Quiggins got a transfer to the midnight shift where his duties included making sure patients stayed in bed throughout the night.
One patient, a huge guy also named Larry, scared all of the other workers in the ward, even though he had never done anything to hurt anyone, Quiggins said.
“I took [sharing his name] to my advantage, and he became close to me,” he said. “Everyone who didn’t want anything to do with him stayed away from him while I’m walking down the hall with him holding his hand.”
Quiggins said that if the ward hadn’t closed down, he probably would have continued working there.
“It was definitely one of those jobs that has stuck with me, and I learned a lot of things,” he said. “One of these days I will write a play that has to do with one of those experiences.”
Quiggins said one of his hobbies has always been reading and collecting comic books, so after he was laid off from the psych ward in 1990, he decided to open a store.
He went to several banks, trying to get a loan. No one would give him one, though, so he got the money from his father, who also was skeptical of the idea.
Quiggins proved he knew what he was doing, because on the opening day, his shop was packed with customers. He named the store Bug’s Comics and Games, after the nickname he’d had growing up, Bug, which was short for bug eyes.
After opening day, the store stayed popular, and soon many customers became regulars.
Wednesdays, also known as New Comic Book Day, were the busiest days of the week. The shop also hosted a comic book club made up of his regular customers, and they all picked a character from a comic book as their name in the club.
Nick Kelly, now an assistant professor of theater at Lindenwood, was a former manager at Bug’s Comics and Games from 2003 until it closed the next year. He said he has been reading comics for 30 years and loved working with Quiggins. They have been friends since 1997.
“Some of my favorite times were sitting around after hours and talking books until 1 in the morning [with Quiggins],” Kelly said. “If Larry wouldn’t have sold the shop, I would probably still work there one day a week.”
Owning his own comic book store allowed Quiggins to have lunch with one of his biggest idols and play as his other.
At the time, there were only two distributors of comic books, Diamond Comics and Capitol Comics. Since they were competing against each other, they would host seminars once a year.

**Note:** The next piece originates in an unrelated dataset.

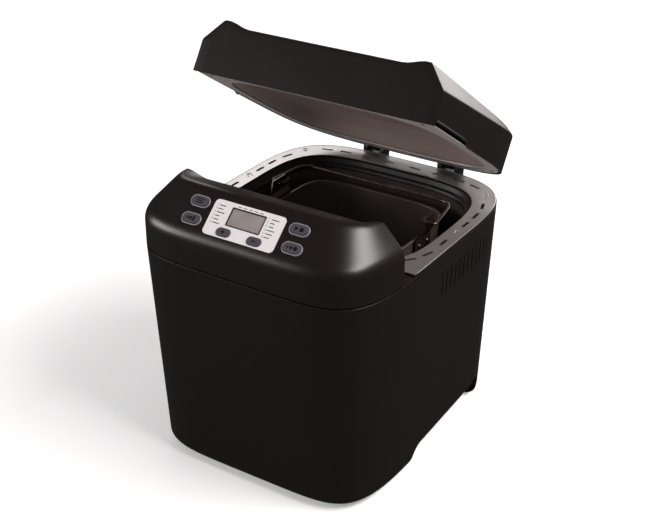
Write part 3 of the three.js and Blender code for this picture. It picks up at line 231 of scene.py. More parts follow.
def finishes():
    return bpy.context.scene.bread_machine_finishes


def half_width():
    return sizes().body_width / MM / 2


def body_top():
    return sizes().body_top / MM


def rear_reach():
    return sizes().rear_reach / MM


def wall():
    return sizes().shell_wall / MM


# ---------------------------------------------------------------- places
def machine_place():
    """Takes millimetres in the machine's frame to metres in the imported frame."""
    return Matrix.Translation((0, body_low.y + FRONT_REACH * MM, 0)) @ Matrix.Scale(MM, 4)


def panel_tilt():
    """Takes the control panel's frame, whose Y runs up the slope, to the machine's."""
    plate_z = body_top() + WALL_RISE + PLATE_FROM_FRONT * math.tan(SLOPE)
    centre = Matrix.Translation((0, PLATE_FROM_FRONT - FRONT_REACH, plate_z))
    return centre @ Matrix.Rotation(SLOPE, 4, "X")


def panel_place():
    return machine_place() @ panel_tilt()


def hinge_point():
    return Vector((0, rear_reach() + HINGE_BEHIND, body_top() + HINGE_RISE))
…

“Anybody who was anybody that had to do with comics and movies would be at those seminars to talk and rub elbows with us retailers so we would sell their products,” Quiggins said.
At this event, Quiggins was able to have lunch with Stan Lee, his biggest idol in the comic world, comic book writer and previous editor-in-chief for Marvel Comics.

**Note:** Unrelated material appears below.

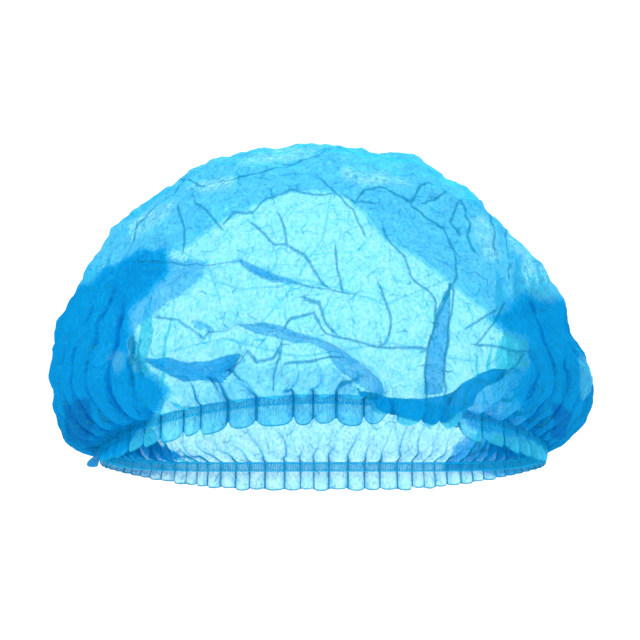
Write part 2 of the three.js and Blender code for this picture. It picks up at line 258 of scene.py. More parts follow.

Quiggins walked into the room, and Dick Ayers, an early artist of the Avengers, called Quiggins over to sit with him and his wife for lunch.
“Five minutes of eating lunch with him Stan Lee comes walking in and comes over and had lunch with us,” he said. “I was sitting there thinking, ‘Oh my gosh, I am having lunch with Dick Ayers and Stan Lee; this is probably the coolest thing of my life.’ And it is still probably the coolest thing of my life.”

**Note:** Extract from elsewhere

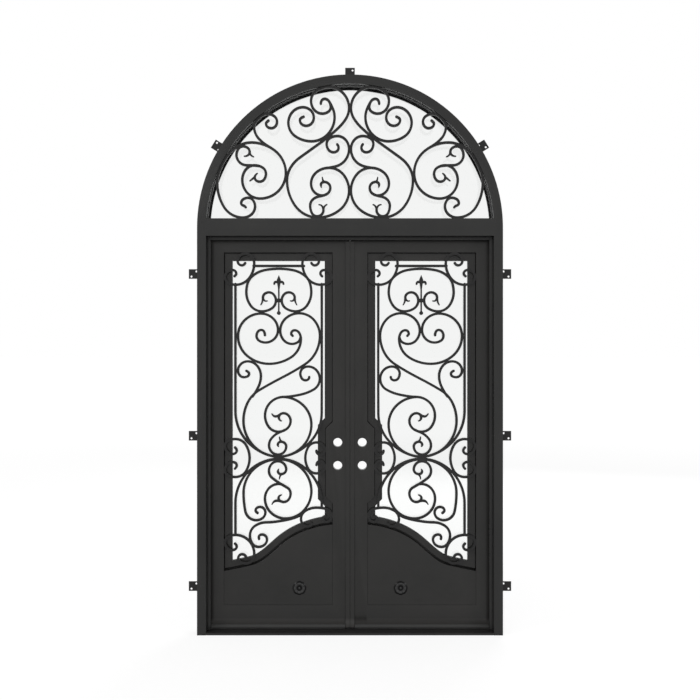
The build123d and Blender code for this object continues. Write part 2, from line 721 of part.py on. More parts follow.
def spear_faces(place):
    def at(right, y):
        return place(scroll_axis + right, y, 0)[:2]

    blade = outline([at(0, 275.2), at(-1.9, 280.0), at(-0.7, 283.2), at(0.7, 283.2), at(1.9, 280.0)])
    neck = outline([at(-1.5, 282.6), at(1.5, 282.6), at(0.6, 288.5), at(-0.6, 288.5)])
    collar = outline([at(-3.9, 298.7), at(3.9, 298.7), at(3.9, 302.2), at(-3.9, 302.2)])
    top, foot = at(0, 286.0), at(0, 313.0)
    stem = rect(top[0] - spear_stem / 2, foot[1], top[0] + spear_stem / 2, top[1])
    ball = Pos(*foot) * Circle(spear_ball_radius)
    arms = []
    for way in (-1, 1):
        knots = [
            (scroll_axis, 283.8, 90 + 10 * way),
            (scroll_axis + 3.0 * way, 281.9, 90 - 90 * way),
            (scroll_axis + 4.6 * way, 284.0, 270),
        ]
        arms.append(ribbon(place, knots, spear_arm_start, spear_arm_end))
    return [blade, neck, stem, ball, collar] + arms


# Ornament on the kick panel

def layer(foot_radius, top_radius, foot, top):
    return Pos(0, 0, foot) * Cone(
        foot_radius, top_radius, top - foot, align=(Align.CENTER, Align.CENTER, Align.MIN))


def rosette():
    """Pressed flower with its back on the plane z = 0, its petals parted by grooves and notches."""
    upright = (Align.CENTER, Align.CENTER, Align.MIN)
    flower = Cylinder(rosette_radius, rosette_rim, align=upright)
    flower = flower + layer(rosette_radius, rosette_shoulder_radius, rosette_rim, rosette_shoulder)
    flower = flower + layer(rosette_shoulder_radius, rosette_crest_radius, rosette_shoulder, rosette_crest)
    flower = flower - layer(rosette_cup_radius, rosette_crest_radius, rosette_cup_floor, rosette_crest)
    boss = Pos(0, 0, rosette_cup_floor) * Sphere(rosette_boss_radius)
    flower = flower + (boss & Cylinder(rosette_radius, rosette_crest * 3, align=upright))
    spokes = [Rot(0, 0, 360.0 * (i + 0.5) / petal_count) for i in range(petal_count)]
    notch = Pos(rosette_radius + petal_notch_out, 0, 0) * Cylinder(petal_notch, rosette_crest * 3)
    for spoke in spokes:
        flower = flower - spoke * notch
    blade = Box(petal_groove, petal_groove, rosette_radius, align=upright)
    groove_start = Pos(rosette_cup_radius + petal_groove_start, 0, rosette_crest - petal_groove_depth)
    groove = groove_start * Rot(0, 90, 0) * Rot(0, 0, 45) * blade
    for spoke in spokes:
        flower = flower - spoke * groove
    return flower


def kick_scroll_face():
    place = leaf_drawing()
    paths = [
        # arc over the rosette with its small roll
        [(318.5, 590.5, 90), (311.0, 571.8, 128), (299.5, 566.6, 180), (288.0, 571.6, 216),
         (277.5, 580.3, 222), (272.0, 582.7, 180), (268.3, 579.1, 90), (271.9, 575.6, 0),
         (274.9, 578.3, 270)],
        # S with a roll at each end, in two halves
        [(285.0, 594.6, 90), (281.6, 591.0, 180), (276.8, 595.2, 270), (282.7, 600.2, 0),
         (289.2, 593.2, 90), (280.5, 585.0, 180), (267.5, 590.0, 214)],
        [(267.5, 590.0, 214), (247.5, 599.4, 180), (239.2, 591.3, 90), (247.2, 583.8, 0),
         (253.8, 590.0, 270), (248.6, 594.6, 180), (244.6, 591.4, 90)],
    ]
    end = relief_width / 2
    return fused([ribbon(place, path, end, end, relief_width) for path in paths])


os.makedirs("parts", exist_ok=True)
build_frame()
build_lugs()
build_transom()
build_leaf("left", False)
build_leaf("right", True)
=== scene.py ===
import math

import bmesh
import bpy
from mathutils import Matrix, Vector


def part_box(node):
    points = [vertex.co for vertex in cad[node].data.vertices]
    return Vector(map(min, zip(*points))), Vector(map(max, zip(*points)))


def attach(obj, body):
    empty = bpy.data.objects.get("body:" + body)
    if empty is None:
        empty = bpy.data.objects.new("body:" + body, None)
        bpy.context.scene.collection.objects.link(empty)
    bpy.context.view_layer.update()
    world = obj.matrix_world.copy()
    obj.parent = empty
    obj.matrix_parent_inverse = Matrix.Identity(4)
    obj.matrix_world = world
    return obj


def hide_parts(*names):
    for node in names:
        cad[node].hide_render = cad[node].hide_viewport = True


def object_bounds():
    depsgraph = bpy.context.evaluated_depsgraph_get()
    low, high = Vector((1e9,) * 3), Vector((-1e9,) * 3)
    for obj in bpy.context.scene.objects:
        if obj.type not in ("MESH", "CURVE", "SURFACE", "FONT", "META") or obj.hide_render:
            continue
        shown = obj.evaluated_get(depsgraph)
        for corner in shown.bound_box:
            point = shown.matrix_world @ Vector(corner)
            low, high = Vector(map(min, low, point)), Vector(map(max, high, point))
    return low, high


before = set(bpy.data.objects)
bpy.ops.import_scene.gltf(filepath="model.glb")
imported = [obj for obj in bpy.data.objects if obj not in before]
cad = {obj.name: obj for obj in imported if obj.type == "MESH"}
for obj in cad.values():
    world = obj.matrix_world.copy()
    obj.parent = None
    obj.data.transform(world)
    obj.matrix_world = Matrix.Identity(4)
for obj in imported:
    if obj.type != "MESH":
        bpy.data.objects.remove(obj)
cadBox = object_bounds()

print("frame loaded with", len(cad), "nodes")

# Camera, square on to the doors
cameraLook = {"lens": 50.0, "distance": 5.81, "height": 1.706}


def addCamera(look):
    data = bpy.data.cameras.new("frontCamera")
    data.lens = look["lens"]
    camera = bpy.data.objects.new("frontCamera", data)
    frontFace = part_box("arch_head")[0].y
    camera.location = (0.0, frontFace - look["distance"], look["height"])
    camera.rotation_euler = (math.radians(90), 0.0, 0.0)
    bpy.context.scene.collection.objects.link(camera)
    bpy.context.scene.camera = camera


addCamera(cameraLook)


# Small helpers for node trees
def screenColour(red, green, blue):
    channels = [((c / 255 + 0.055) / 1.055) ** 2.4 for c in (red, green, blue)]
    return (*channels, 1.0)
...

During this time, Quiggins also worked for Marvel and made several guest appearances as Spider-Man. He still has the professional costume to prove it.
After working at a convention in 1996 dressed as Spider-Man, Quiggins walked around downtown St. Louis and under the Arch, still in costume.
Quiggins recounts this day as one of the best days of his life because people were constantly running up to him yelling “Look, it’s Spider-Man!” honking at him and yelling from high up in buildings at him.
His favorite moment was when he was at one end of the Arch when he heard a group of Asian men yelling and screaming “Spider-Man!” and running toward him from the other side.
Quiggins said he had a hard time understanding them because of their broken English, but said he still thoroughly enjoyed the experience.
“I heard one of them say to his buddy, ‘I can’t wait until we get back home and tell everybody we met Spider-Man,’ because in their minds I was the real Spider-Man,” he said.
After several years of owning the shop, Quiggins said he became bored and decided to go back to school. He said that being a theater teacher was always his dream job.
“I love what I do, and I love being here,” he said. “There is a reason why I do what I do, and it’s because of the students.”
Quiggins closed his shop because it was becoming harder to make profit from it, he said, and he did not have as much time for it as he used to.
Sometimes Quiggins misses his store, but he said he still gets his comic fix from the approximately 50,000 books he has in his collection. He said that for as long as he can remember, he cannot go sleep until he has read a comic book.
In the end, though, teaching is what he loves the most. “I’ve had a lot of life experiences that I can share and explain things [to students],” he said.